Independent [Dublin, Ireland]
August 22, 2021
By Lynne Kelleher
Ireland’s Magdalene Laundries were synonymous with unmarried mothers, but girls working in the steaming wash rooms were as young as seven or eight .
As part of a new two-part RTÉ series called Ireland’s Dirty Laundry, which contains testimonies from survivors, one woman reveals how she was forced to work at such a young age for being disruptive in school.
Girls in the lower rungs of society in Ireland in the 1940s and 1950s were dropped at laundry doors simply for staying out late at night.
Survivors of the shameful system created by the State to lock women away tell how they could spend years imprisoned on the word of a priest. Some of the girls became so institutionalised they never managed to get out.
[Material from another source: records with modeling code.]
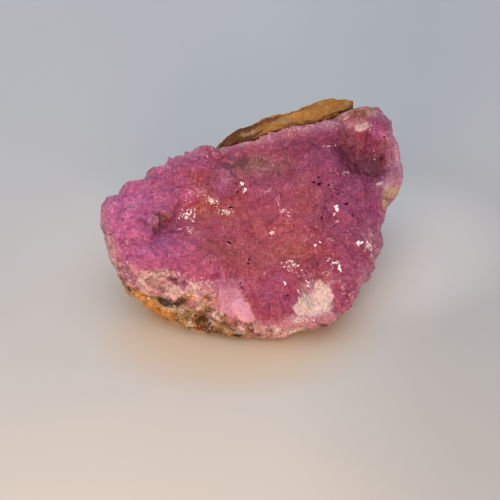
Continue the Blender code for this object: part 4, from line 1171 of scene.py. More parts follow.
def add_piece(name, points, faces, finish, colour, growth=None, sharp=None, node=None):
    """A mesh of world points in millimetres, kept inside the box of the CAD model.

    Its colour and growth distance are attributes. The piece rides on the specimen's one body, takes
    a slot's finish, and may stand for a node.
    """
    low, high = (np.array(corner) / METRES for corner in CAD_BOX)
    points = np.clip(points, low, high)
    corners = [np.asarray(group, np.int32) for group in faces]
    sizes = np.concatenate([np.full(len(group), group.shape[1], np.int32) for group in corners])
    starts = np.concatenate([[0], np.cumsum(sizes)[:-1]]).astype(np.int32)
    flat = np.concatenate([group.ravel() for group in corners])
    mesh = bpy.data.meshes.new(name)
    mesh.vertices.add(len(points))
    mesh.vertices.foreach_set("co", (points * METRES).astype(np.float32).ravel())
    mesh.loops.add(len(flat))
    mesh.loops.foreach_set("vertex_index", flat)
    mesh.polygons.add(len(sizes))
    mesh.polygons.foreach_set("loop_start", starts)
    mesh.polygons.foreach_set("use_smooth", np.ones(len(sizes), bool))
    mesh.update(calc_edges=True)
    mesh.validate()
    opaque = np.ones((len(points), 1))
    write_attribute(mesh, "tint", "FLOAT_COLOR", "color", np.hstack([np.clip(colour, 0, 1), opaque]))
    if growth is not None:
        write_attribute(mesh, "growth", "FLOAT", "value", growth)
    if sharp is not None:
        mesh.set_sharp_from_angle(angle=math.radians(sharp))
    mesh.materials.append(finish)
    piece = bpy.data.objects.new(name, mesh)
    bpy.context.scene.collection.objects.link(piece)
    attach(piece, "root")
    if node:
        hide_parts(node)


@functools.lru_cache
def rhomb_template(steps):
    """A rhomb's surface as weights of its eight corners, its quads, and each point's edge distance.

    Each face is a square patch that blends its four corners evenly. Points that two patches share are
    merged by their weights.
    """
    patches = []
    for k in range(3):
        upper, lower, following, before = 1 + k, 4 + k, 1 + (k + 1) % 3, 4 + (k + 2) % 3
        patches += [(0, upper, lower, following), (7, lower, upper, before)]
    line = np.linspace(0, 1, steps + 1)
    t, s = np.meshgrid(line, line, indexing="ij")
    blends = np.stack([(1 - s) * (1 - t), s * (1 - t), s * t, (1 - s) * t], axis=-1).reshape(-1, 4)
    rim = np.minimum(np.minimum(s, 1 - s), np.minimum(t, 1 - t)).ravel()
    weights = np.zeros((6, len(blends), 8))
    for patch, corners in zip(weights, patches):
        patch[:, corners] = blends
    weights = np.round(weights.reshape(-1, 8), 6)
    unique, first, inverse = np.unique(weights, axis=0, return_index=True, return_inverse=True)
    quads = np.concatenate([grid_quads(steps + 1) + n * len(blends) for n in range(6)])
    return unique, inverse.ravel()[quads], np.tile(rim, 6)[first]


def rhombs(rows, steps):
    """Points in the face's frame, quads, edge distances and crystal numbers of many rhombs."""
    weights, quads, rim = rhomb_template(steps)
    points = np.einsum("pk,nkc->npc", weights, rhomb_corners(rows))
    faces = quads[None] + len(weights) * np.arange(len(rows))[:, None, None]
    edge = rim[None] * rows[:, 3:4] * RHOMB_EDGE
    number = np.repeat(np.arange(len(rows)), len(weights))
    return points.reshape(-1, 3), [faces.reshape(-1, 4)], edge.ravel(), number


class Value:
    """A shader socket used in arithmetic: each sum, product or power adds a Math node."""

    def __init__(self, finish, socket):
        self.finish = finish
        self.socket = socket

    def math(self, operation, *values):
        """A Math node of that operation on the values."""
        return self.finish.node("ShaderNodeMath", {"operation": operation}, dict(enumerate(values)))

    def __add__(self, other):
        return self.math("ADD", self, other)

    __radd__ = __add__

    def __sub__(self, other):
        return self.math("SUBTRACT", self, other)

    def __rsub__(self, other):
        return self.math("SUBTRACT", other, self)

    def __mul__(self, other):
        return self.math("MULTIPLY", self, other)

    __rmul__ = __mul__

    def __truediv__(self, other):
        return self.math("DIVIDE", self, other)

    def __mod__(self, other):
        return self.math("FLOORED_MODULO", self, other)

    def __pow__(self, other):
        return self.math("POWER", self, other)

    def __abs__(self):
        return self.math("ABSOLUTE", self)


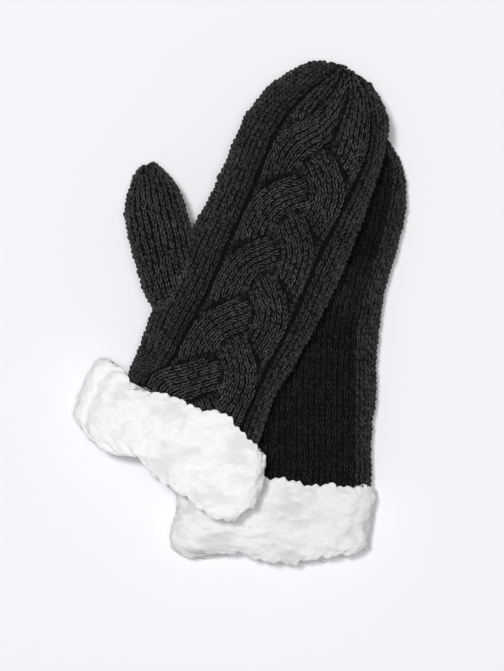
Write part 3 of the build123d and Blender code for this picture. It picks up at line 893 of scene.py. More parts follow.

In testimony that will be part of an education module for the Junior Certificate, the women, now in their 60s and 70s, have recorded on camera the details of their lives behind the walls of the laundries.
“What surprised me to some extent was the insight into the harshness and brutality of the Ireland of the 1940s and 1950s,” said director Gerry Gregg, who is conscious of a generation growing up unaware of this brutal episode in Irish life.
“One of the film’s strong points is to have the testimony of these women who had the harshest experiences at the hardest of times.”
One of the women who speaks in the documentary was only a few years into primary school when she was sent to the laundry.
“She was actually taken in to do light work helping the women at the age of seven or eight,” producer Nuala Cunningham said.
“She wasn’t there absolutely full-time, but she was in there. She was in care, and she was causing trouble in school and they basically didn’t want her in school any more, so they sent her into the laundry.
“She would have been unusual. A lot of the women that we’re talking to are going in there in their teens and their early teens.”
The reasons were multiple, both sinister and arbitrary.
“In some cases, there were dreadful stories of sexual abuse. In one case, one of the women said the nun had said to her they didn’t want her going around and talking to the other children about what happened, so she was put away.
“In other cases, it was generally dysfunctional families. It would be a girl going out with friends and coming home a little bit late.
“There was a sense almost of a social kind of monitoring going on. We found, societally, it was people in economically disadvantaged areas.”
The two-part documentary series will also be broadcast in France and Germany.
Ireland’s Dirty Laundry will be shown on RTÉ as part of its autumn season.